Somehow or another in my college coursework and general bibliomania, I managed to miss pretty much all of James Joyce, other than reading Dubliners (1914) in bits and pieces over the years and including “Araby” on my syllabus when I’ve taught Intro to Short Fiction at the college; and I’ve always considered my lack of familiarity with Joyce as an enormous gap in literary knowledge.  Hence one of my post-doctoral goals was to catch up on my reading of Joyce.  In the fall I read A Portrait of the Artist as a Young Man (1916), and over the winter I began Ulysses (1922).  Other pressures forced me to leave the text be for a time, but I’m back at it, and in the last week or so I’ve read the “Lotus Eaters,” “Hades” and “Aeolus” sections,  and I’m working on “Lestrygonians.”  Ulysses is a difficult text to be sure, and it requires focus.  There have been a few episodes in which I’ve become enthralled as a reader and have been lost in the story, but for the most part it has required some concerted effort to stay with the narrative threads and make some sense of them.  I doubt that I’ll pursue Joyce in a scholarly way, and I can’t see incorporating Joyce into my teaching other than via the stories from Dubliners, but it’s time well spent nevertheless.  From a creative writing standpoint, Joyce’s experimentation and narrative courage, if you will, are valuable lessons to be learned or at least to be reinforced.  I was inspired by the overall structure of Ulysses in the writing of the central section of The Authoress.

Speaking of The Authoress, writing has been going well.  Though with over 200 pages of manuscript, I feel that the story is still waxing; it may end up being a fairly long novel, which is all right:  I’ve always felt like the conclusion of Men of Winter was a bit rushed.  A literary agent had been waiting to see the completed manuscript for three years (not with bated breath, mind you — but I was ever mindful of her expressed interest and was anxious to get it into her mailbox).  And of course once she read it, she decided not to represent it anyway.  And I may be mistaken (whatever “mistake” means when it comes to art):  perhaps the conclusion is as it should be.

This past week I launched tedmorrissey.com, devoted to my creative writing endeavors.  It’s very much a work in progress, and pretty low-tech as websites go these days.  But it seems a virtual necessity to have a dedicated web presence as a contemporary author.  Once Men of Winter gets closer to release, I’ll add some additional features.  One of the things I need to work on, I feel, is a trailer for the novel — as far as I know it’s a twenty-first-century phenomenon to have a trailer for a book.  One of the folks I follow on Twitter makes trailers, so I’m thinking of approaching her, but I’m also considering making it myself.  It would definitely be a learning experience (like starting 12 Winters Blog and tedmorrissey.com).  The publisher of Men of Winter, Punkin House Press, a brand-new press, is coming along.  I can’t imagine the numbers of irons they have in the fire, as it were, attempting to launch a commercial printing house along with a vanity press, a marketplace for self-published books, and a literary journal — simultaneously.  God bless em.
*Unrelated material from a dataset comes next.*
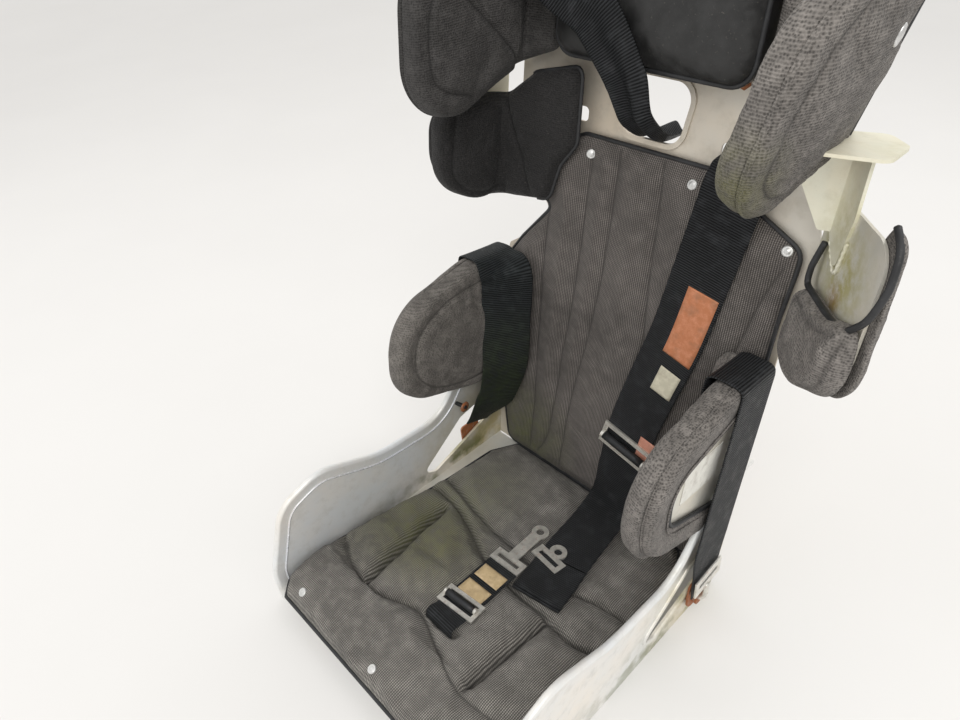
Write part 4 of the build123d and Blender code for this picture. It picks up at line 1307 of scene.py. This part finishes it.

I submitted a proposal to write a chapter for a book on the artist and society; my chapter would be about William H. Gass’s The Tunnel.  I should hear within a couple of weeks whether or not my proposal’s been accepted.  The chapter will be due September 1 if it’s accepted.  If it’s accepted, I’ll enjoy diving back into The Tunnel; but if it’s not, that will be time I’ll be able to devote to other projects — it’s a win-win either way.

Men of Winter to be published, and Hawkes’s The Cannibal

Posted in April 2010 by Ted Morrissey on April 11, 2010

Well, it only took about ten years, but I’ve found a publisher for my novel Men of Winter.  Punkin House Press has offered to bring it out as both an ebook and an actual book.  Punkin House, whose CEO is Amy Ferrell, is adapted(ing) to the realities of publishing in the twenty-first century, I believe.  For years editors/publishers have reacted to my book-length work in more or less the same way:  They like it, they think it should be in print, but just not by them because they won’t make any money off of it.  At a glance it appears that there are just as many publishing houses as there were twenty years ago, perhaps more.  But, in fact, the same thing has happened in the publishing world that has happened in the TV and radio worlds — a few large corporations have acquired or driven out of business the smaller publishing houses, so what may look like a dozen houses is actually just one parent-owned house whose only interest is making a lot of money.  So you have a small group of “name” authors who publish continuously, and thousands of worthy authors who can’t get the time of day from a larger publisher because a “no-name” author isn’t going to sell enough product to make it worthwhile (and, of course, no-name authors remain with no name in the business).  Independent and university presses have tried to fill the void, but budget and staff restraints allow them to publish only a handful of titles each year.  Also, these sorts of presses, especially university presses, tend to evolve very slowly in terms of using technology and adapting to market trends because they’re associated with bureaucratic systems that are driven by inertia rooted in tradition (that is, bureaucrats tend to stick with what they know, even long after it’s proven ineffective).  Meanwhile, I continue to look for a journal to publish “Walkin’ the Dog,” which is really the last publishable story I have; and I work on The Authoress (novel in progress).

On the scholarship front, I’ve been busy tracking down the various portions of William H. Gass’s novel The Tunnel that appeared as excerpts or stand-alone pieces over about thirty years.  So far I’ve mainly been acquiring the pieces and I haven’t had the opportunity to sift through them with care.  What I’m especially interested in is how Gass may have revised them before they appeared in the novel itself.  When I compared “The Old Folks” that appeared in The Kenyon Review with its counterpart, “The Ghost Folks,” in The Tunnel, I found a few — but significant — changes.  I’m still interested in the metaphor of the tunnel itself as being rooted, psychologically, in the phenomenon of the fallout shelter.  I was surprised at the references to tunnels and basements in Nabokov’s early novel Bend Sinister; likewise, I’m only a few pages into John Hawkes’s 1949 novel The Cannibal, which is set in a bombed-out German town, and I’m finding very interesting references to basements, etc.  For example, in the opening chapter the character Balimir is set to work digging a pit in Madame Snow’s cellar, and we are told that as Balimir sits at the top of the steps all of Germany is at his feet.  Similarly, Madame Snow herself “felt the vastness of community that was like burial, spreading over all borders and from family to family” (New Directions 1962 edition p. 17).  That is, the entire town seemed to be underground.